#### [Exercise goal]
All lines in the data bearing the string "frame" should be identified and copied.

◆ ◆ ◆ ◆

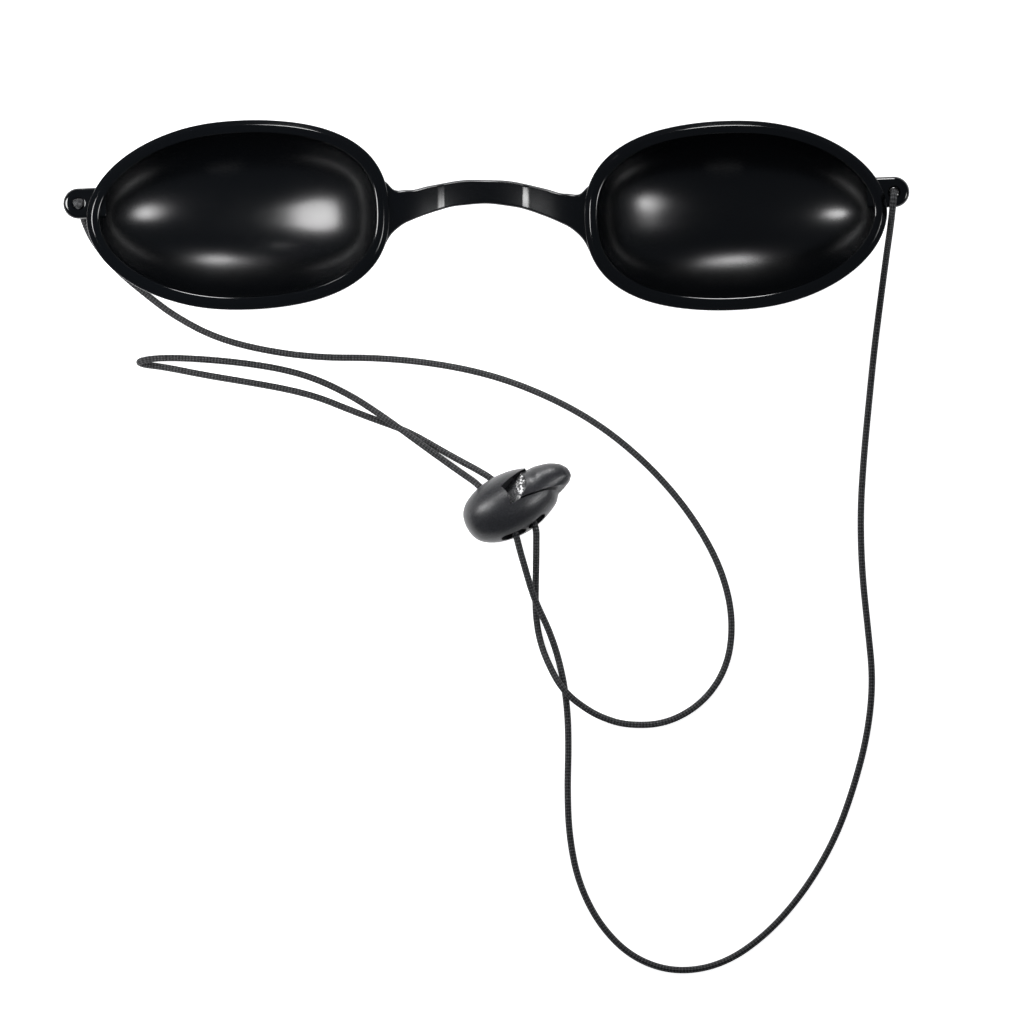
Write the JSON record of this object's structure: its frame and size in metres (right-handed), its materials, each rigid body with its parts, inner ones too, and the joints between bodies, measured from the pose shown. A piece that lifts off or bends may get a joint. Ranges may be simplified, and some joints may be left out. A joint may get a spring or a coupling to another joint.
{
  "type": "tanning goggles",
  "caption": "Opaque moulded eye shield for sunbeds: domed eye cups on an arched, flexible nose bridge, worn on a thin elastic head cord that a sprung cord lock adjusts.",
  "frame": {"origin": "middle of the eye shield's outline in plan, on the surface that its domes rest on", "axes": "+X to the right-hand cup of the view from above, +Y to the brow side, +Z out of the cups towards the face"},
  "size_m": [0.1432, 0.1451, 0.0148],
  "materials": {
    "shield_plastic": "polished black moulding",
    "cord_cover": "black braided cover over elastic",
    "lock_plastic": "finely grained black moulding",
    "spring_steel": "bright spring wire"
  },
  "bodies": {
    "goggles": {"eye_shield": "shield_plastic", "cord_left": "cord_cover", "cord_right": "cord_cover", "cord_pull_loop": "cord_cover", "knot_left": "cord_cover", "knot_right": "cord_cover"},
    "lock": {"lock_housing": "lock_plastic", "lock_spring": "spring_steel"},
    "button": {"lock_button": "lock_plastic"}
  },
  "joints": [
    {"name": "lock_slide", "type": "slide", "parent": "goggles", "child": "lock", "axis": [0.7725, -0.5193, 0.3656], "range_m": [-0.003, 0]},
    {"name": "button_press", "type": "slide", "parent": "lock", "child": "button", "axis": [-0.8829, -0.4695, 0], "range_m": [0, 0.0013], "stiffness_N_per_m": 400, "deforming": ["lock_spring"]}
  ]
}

◆ ◆ ◆ ◆

#### [Task answer]
Write the JSON record of this object's structure: its frame and size in metres (right-handed), its materials, each rigid body with its parts, inner ones too, and the joints between bodies, measured from the pose shown. A piece that lifts off or bends may get a joint. Ranges may be simplified, and some joints may be left out. A joint may get a spring or a coupling to another joint.
  "frame": {"origin": "middle of the eye shield's outline in plan, on the surface that its domes rest on", "axes": "+X to the right-hand cup of the view from above, +Y to the brow side, +Z out of the cups towards the face"},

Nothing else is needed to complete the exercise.